Take the lines from the one bearing "addSidePanels('right', REAR_PLACES);" to the one bearing "obj.parent = empty", inclusive, and reproduce them exactly; include no other line.

_____

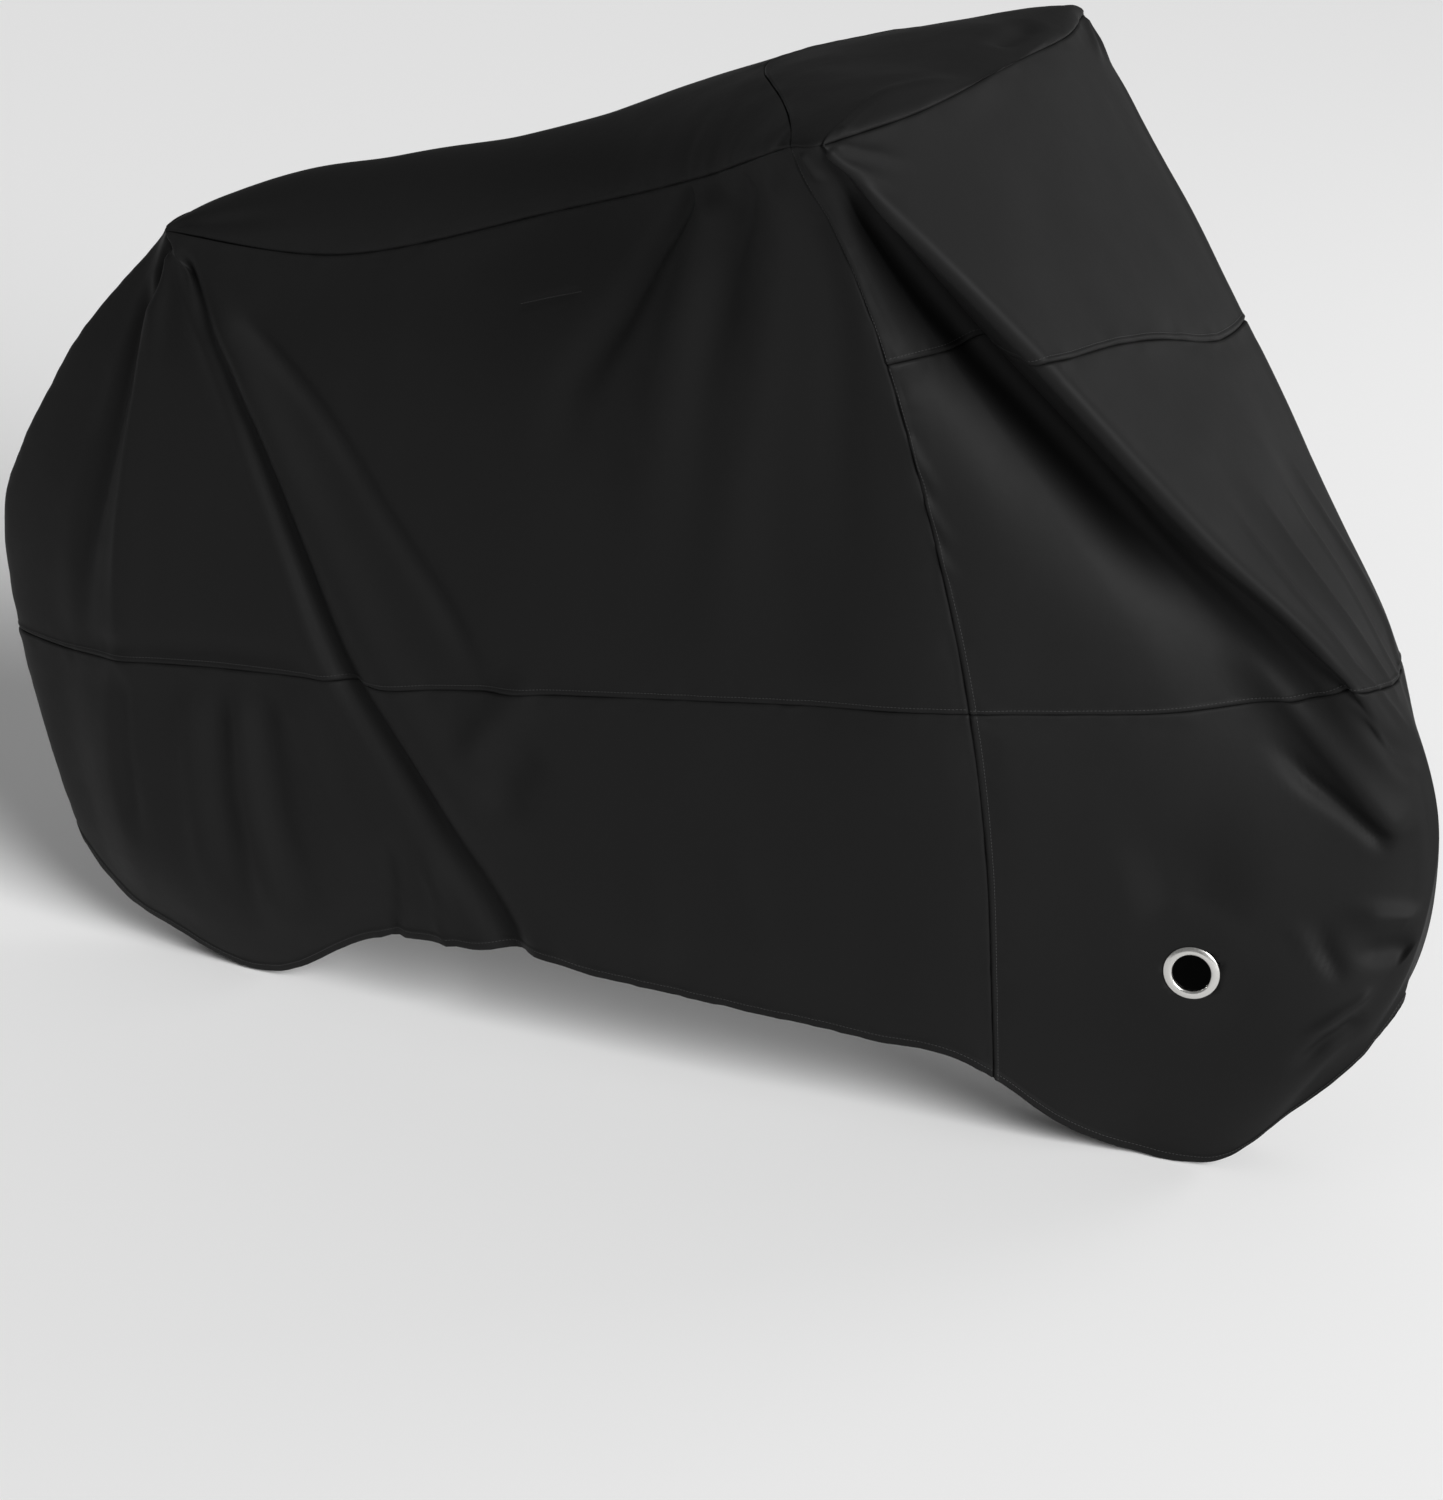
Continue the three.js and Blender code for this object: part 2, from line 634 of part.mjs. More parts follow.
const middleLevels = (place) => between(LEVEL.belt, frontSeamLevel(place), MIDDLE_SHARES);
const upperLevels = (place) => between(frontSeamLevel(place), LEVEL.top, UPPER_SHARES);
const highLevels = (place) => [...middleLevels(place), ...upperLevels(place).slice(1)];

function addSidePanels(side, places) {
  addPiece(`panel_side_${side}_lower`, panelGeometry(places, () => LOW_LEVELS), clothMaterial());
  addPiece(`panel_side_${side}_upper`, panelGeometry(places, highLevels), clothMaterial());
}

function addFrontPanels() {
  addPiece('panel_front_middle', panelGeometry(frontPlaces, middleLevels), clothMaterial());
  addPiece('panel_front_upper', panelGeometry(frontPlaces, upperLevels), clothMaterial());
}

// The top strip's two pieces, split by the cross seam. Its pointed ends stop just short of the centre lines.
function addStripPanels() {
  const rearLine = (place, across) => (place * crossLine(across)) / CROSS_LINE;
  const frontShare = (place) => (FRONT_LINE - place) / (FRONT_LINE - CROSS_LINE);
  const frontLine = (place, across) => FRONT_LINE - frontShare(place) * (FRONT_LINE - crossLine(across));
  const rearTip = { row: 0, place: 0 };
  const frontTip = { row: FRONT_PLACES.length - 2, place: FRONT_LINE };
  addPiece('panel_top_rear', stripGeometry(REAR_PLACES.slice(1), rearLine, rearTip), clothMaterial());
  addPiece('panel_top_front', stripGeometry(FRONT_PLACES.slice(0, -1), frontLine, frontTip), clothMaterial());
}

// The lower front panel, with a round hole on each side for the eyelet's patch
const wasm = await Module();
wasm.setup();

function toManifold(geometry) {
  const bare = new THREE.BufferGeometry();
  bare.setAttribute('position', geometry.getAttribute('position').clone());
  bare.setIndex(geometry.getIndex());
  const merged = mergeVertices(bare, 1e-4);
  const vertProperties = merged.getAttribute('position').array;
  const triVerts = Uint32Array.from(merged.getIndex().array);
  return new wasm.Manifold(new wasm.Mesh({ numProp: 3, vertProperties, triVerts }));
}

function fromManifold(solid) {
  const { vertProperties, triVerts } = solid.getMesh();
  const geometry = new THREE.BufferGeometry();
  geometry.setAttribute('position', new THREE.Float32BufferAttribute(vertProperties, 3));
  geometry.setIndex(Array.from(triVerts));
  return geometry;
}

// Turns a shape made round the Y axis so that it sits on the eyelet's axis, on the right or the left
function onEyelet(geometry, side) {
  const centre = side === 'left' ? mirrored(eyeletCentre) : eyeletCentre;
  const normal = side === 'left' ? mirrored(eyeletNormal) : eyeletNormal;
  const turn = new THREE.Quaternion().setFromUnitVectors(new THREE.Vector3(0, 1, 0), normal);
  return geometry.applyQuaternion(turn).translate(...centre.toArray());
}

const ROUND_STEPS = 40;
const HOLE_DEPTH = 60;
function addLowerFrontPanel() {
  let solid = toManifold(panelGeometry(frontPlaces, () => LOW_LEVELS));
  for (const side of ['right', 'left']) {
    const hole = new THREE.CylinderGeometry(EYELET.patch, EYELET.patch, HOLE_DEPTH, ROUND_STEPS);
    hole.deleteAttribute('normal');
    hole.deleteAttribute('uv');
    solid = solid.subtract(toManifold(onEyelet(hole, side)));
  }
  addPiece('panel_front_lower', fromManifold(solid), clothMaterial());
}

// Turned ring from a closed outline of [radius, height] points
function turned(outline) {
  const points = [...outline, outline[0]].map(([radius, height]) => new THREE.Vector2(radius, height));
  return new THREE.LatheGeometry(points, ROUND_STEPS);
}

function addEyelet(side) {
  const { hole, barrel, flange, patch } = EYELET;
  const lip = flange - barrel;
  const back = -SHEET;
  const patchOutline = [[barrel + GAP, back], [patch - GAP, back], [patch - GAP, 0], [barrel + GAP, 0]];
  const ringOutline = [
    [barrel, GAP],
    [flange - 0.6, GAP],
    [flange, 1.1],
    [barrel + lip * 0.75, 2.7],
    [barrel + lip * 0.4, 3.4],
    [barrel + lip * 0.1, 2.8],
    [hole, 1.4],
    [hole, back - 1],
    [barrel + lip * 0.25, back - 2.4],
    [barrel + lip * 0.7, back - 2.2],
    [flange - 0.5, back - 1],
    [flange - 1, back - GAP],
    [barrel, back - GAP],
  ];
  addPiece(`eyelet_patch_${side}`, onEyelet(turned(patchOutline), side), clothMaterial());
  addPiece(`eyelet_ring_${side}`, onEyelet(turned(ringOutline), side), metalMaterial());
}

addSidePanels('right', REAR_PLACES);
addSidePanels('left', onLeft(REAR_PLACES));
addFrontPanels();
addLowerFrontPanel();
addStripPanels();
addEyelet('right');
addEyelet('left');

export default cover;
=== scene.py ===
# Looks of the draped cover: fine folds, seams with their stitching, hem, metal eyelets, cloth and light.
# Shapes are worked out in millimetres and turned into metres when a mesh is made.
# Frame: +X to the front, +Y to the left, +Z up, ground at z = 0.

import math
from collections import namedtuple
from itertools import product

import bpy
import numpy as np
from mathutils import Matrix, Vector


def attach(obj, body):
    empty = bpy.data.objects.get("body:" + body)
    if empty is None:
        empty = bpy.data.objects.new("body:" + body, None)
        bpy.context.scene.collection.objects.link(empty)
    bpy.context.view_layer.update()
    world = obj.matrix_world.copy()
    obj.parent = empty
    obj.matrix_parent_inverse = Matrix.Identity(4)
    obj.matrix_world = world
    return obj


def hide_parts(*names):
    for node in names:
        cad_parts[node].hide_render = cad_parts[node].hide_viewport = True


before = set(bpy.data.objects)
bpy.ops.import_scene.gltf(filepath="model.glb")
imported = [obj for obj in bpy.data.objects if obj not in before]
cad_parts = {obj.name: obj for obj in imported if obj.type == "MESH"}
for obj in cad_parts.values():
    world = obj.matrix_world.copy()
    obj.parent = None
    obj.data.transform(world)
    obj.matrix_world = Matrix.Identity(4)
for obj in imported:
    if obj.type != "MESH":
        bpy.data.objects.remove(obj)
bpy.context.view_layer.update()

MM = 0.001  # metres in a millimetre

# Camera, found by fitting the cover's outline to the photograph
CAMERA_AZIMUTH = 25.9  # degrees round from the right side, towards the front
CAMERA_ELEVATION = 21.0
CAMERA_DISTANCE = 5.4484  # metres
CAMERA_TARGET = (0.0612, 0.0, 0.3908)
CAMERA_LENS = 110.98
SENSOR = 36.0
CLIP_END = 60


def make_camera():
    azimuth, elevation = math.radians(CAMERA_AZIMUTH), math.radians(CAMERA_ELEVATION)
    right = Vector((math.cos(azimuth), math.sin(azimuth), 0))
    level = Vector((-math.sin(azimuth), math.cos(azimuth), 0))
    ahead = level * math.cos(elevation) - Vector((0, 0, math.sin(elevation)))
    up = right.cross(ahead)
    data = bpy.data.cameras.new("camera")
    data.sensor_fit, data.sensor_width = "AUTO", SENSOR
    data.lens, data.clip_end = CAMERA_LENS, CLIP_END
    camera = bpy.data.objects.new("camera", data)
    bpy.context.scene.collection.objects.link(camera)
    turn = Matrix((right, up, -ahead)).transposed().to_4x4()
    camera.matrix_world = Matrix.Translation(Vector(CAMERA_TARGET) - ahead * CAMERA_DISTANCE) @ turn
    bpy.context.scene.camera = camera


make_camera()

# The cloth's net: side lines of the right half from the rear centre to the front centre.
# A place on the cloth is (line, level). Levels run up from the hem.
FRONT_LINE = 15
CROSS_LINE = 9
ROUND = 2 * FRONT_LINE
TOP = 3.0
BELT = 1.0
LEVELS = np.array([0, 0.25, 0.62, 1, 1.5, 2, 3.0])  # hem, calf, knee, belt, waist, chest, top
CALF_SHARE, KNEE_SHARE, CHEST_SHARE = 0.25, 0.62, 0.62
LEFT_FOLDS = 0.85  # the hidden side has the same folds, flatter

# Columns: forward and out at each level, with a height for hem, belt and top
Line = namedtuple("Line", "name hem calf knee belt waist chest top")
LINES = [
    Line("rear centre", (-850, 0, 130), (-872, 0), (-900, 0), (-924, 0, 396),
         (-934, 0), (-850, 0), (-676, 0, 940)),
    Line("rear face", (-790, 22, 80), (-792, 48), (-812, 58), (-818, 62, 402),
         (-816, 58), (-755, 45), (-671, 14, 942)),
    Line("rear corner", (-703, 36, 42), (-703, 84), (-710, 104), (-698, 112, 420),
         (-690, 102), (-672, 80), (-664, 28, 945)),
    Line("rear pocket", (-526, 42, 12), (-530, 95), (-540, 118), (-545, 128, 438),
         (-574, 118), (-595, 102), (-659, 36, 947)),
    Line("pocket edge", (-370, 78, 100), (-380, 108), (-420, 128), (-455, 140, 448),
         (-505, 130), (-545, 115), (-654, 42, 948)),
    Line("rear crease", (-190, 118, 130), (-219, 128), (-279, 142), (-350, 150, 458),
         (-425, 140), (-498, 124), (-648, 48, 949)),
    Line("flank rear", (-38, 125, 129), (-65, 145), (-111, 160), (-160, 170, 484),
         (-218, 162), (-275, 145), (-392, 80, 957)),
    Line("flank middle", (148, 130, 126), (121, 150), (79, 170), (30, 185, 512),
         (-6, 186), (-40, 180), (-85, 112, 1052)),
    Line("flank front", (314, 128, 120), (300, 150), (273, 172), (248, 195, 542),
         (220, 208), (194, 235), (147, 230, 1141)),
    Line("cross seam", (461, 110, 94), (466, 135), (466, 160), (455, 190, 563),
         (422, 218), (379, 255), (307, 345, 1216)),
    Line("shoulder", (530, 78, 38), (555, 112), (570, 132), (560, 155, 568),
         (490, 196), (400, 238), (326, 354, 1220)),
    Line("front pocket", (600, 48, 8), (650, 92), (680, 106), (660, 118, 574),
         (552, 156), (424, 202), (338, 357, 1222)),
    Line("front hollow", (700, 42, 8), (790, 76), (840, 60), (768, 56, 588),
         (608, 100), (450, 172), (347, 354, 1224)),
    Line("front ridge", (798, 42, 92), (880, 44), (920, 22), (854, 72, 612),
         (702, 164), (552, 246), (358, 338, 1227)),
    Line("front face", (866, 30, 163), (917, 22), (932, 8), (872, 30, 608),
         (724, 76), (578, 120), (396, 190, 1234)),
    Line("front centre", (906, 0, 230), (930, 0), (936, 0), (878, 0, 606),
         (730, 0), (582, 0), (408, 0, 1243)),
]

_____

▸ **Full response**:
addSidePanels('right', REAR_PLACES);
addSidePanels('left', onLeft(REAR_PLACES));
addFrontPanels();
addLowerFrontPanel();
addStripPanels();
addEyelet('right');
addEyelet('left');

export default cover;
=== scene.py ===
# Looks of the draped cover: fine folds, seams with their stitching, hem, metal eyelets, cloth and light.
# Shapes are worked out in millimetres and turned into metres when a mesh is made.
# Frame: +X to the front, +Y to the left, +Z up, ground at z = 0.

import math
from collections import namedtuple
from itertools import product

import bpy
import numpy as np
from mathutils import Matrix, Vector


def attach(obj, body):
    empty = bpy.data.objects.get("body:" + body)
    if empty is None:
        empty = bpy.data.objects.new("body:" + body, None)
        bpy.context.scene.collection.objects.link(empty)
    bpy.context.view_layer.update()
    world = obj.matrix_world.copy()
    obj.parent = empty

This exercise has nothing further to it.